Source material:

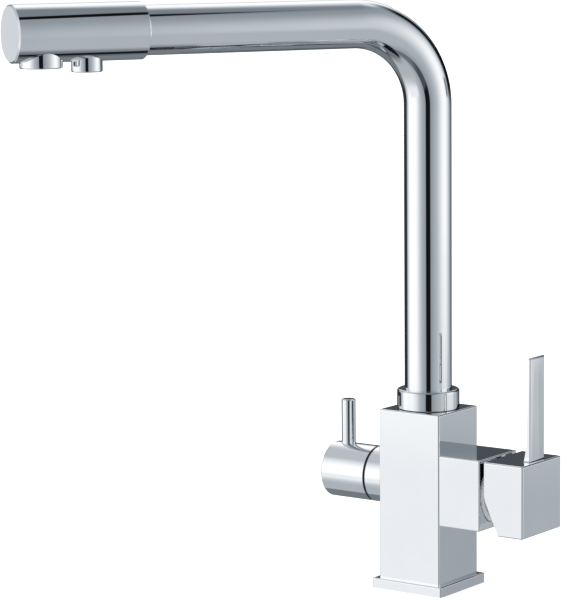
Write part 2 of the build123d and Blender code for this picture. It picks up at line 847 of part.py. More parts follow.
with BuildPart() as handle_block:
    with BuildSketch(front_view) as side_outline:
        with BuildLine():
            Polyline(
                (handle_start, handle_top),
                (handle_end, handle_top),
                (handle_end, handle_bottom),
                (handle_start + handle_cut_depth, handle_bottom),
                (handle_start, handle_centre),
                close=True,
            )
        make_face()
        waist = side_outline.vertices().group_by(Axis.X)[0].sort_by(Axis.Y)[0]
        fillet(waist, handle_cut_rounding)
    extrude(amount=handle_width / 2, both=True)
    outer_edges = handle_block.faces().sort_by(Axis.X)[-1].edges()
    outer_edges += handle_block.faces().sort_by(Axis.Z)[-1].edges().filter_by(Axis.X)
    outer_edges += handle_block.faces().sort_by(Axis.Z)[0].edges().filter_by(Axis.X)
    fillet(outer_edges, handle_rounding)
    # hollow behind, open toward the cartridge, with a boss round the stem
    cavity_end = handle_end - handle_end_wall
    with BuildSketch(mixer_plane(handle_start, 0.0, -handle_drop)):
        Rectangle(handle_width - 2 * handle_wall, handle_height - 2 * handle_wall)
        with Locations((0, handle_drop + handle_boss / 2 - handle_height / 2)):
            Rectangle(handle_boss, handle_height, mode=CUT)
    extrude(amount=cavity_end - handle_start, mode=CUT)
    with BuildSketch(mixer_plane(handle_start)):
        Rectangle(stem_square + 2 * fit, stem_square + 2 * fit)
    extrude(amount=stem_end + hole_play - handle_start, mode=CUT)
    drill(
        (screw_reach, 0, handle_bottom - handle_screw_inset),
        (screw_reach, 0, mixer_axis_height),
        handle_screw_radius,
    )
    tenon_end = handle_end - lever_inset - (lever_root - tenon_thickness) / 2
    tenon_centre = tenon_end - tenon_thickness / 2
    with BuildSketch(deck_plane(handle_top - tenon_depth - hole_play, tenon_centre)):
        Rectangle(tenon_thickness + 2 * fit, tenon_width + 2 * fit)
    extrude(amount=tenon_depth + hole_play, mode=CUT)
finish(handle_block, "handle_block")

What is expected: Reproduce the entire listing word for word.

In response:
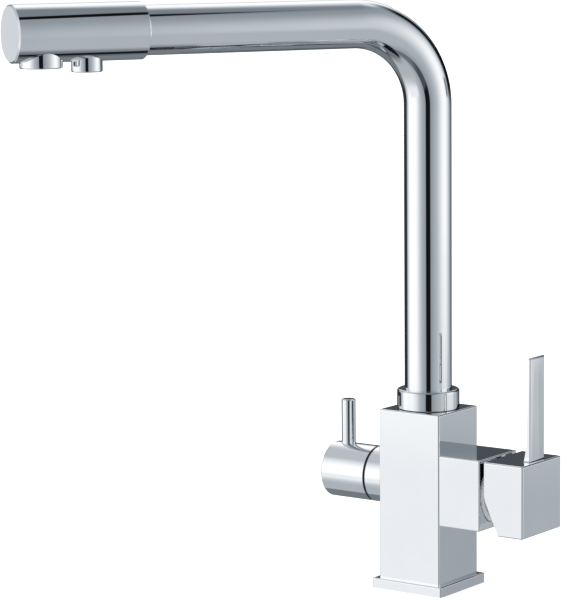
Write part 2 of the build123d and Blender code for this picture. It picks up at line 847 of part.py. More parts follow.
with BuildPart() as handle_block:
    with BuildSketch(front_view) as side_outline:
        with BuildLine():
            Polyline(
                (handle_start, handle_top),
                (handle_end, handle_top),
                (handle_end, handle_bottom),
                (handle_start + handle_cut_depth, handle_bottom),
                (handle_start, handle_centre),
                close=True,
            )
        make_face()
        waist = side_outline.vertices().group_by(Axis.X)[0].sort_by(Axis.Y)[0]
        fillet(waist, handle_cut_rounding)
    extrude(amount=handle_width / 2, both=True)
    outer_edges = handle_block.faces().sort_by(Axis.X)[-1].edges()
    outer_edges += handle_block.faces().sort_by(Axis.Z)[-1].edges().filter_by(Axis.X)
    outer_edges += handle_block.faces().sort_by(Axis.Z)[0].edges().filter_by(Axis.X)
    fillet(outer_edges, handle_rounding)
    # hollow behind, open toward the cartridge, with a boss round the stem
    cavity_end = handle_end - handle_end_wall
    with BuildSketch(mixer_plane(handle_start, 0.0, -handle_drop)):
        Rectangle(handle_width - 2 * handle_wall, handle_height - 2 * handle_wall)
        with Locations((0, handle_drop + handle_boss / 2 - handle_height / 2)):
            Rectangle(handle_boss, handle_height, mode=CUT)
    extrude(amount=cavity_end - handle_start, mode=CUT)
    with BuildSketch(mixer_plane(handle_start)):
        Rectangle(stem_square + 2 * fit, stem_square + 2 * fit)
    extrude(amount=stem_end + hole_play - handle_start, mode=CUT)
    drill(
        (screw_reach, 0, handle_bottom - handle_screw_inset),
        (screw_reach, 0, mixer_axis_height),
        handle_screw_radius,
    )
    tenon_end = handle_end - lever_inset - (lever_root - tenon_thickness) / 2
    tenon_centre = tenon_end - tenon_thickness / 2
    with BuildSketch(deck_plane(handle_top - tenon_depth - hole_play, tenon_centre)):
        Rectangle(tenon_thickness + 2 * fit, tenon_width + 2 * fit)
    extrude(amount=tenon_depth + hole_play, mode=CUT)
finish(handle_block, "handle_block")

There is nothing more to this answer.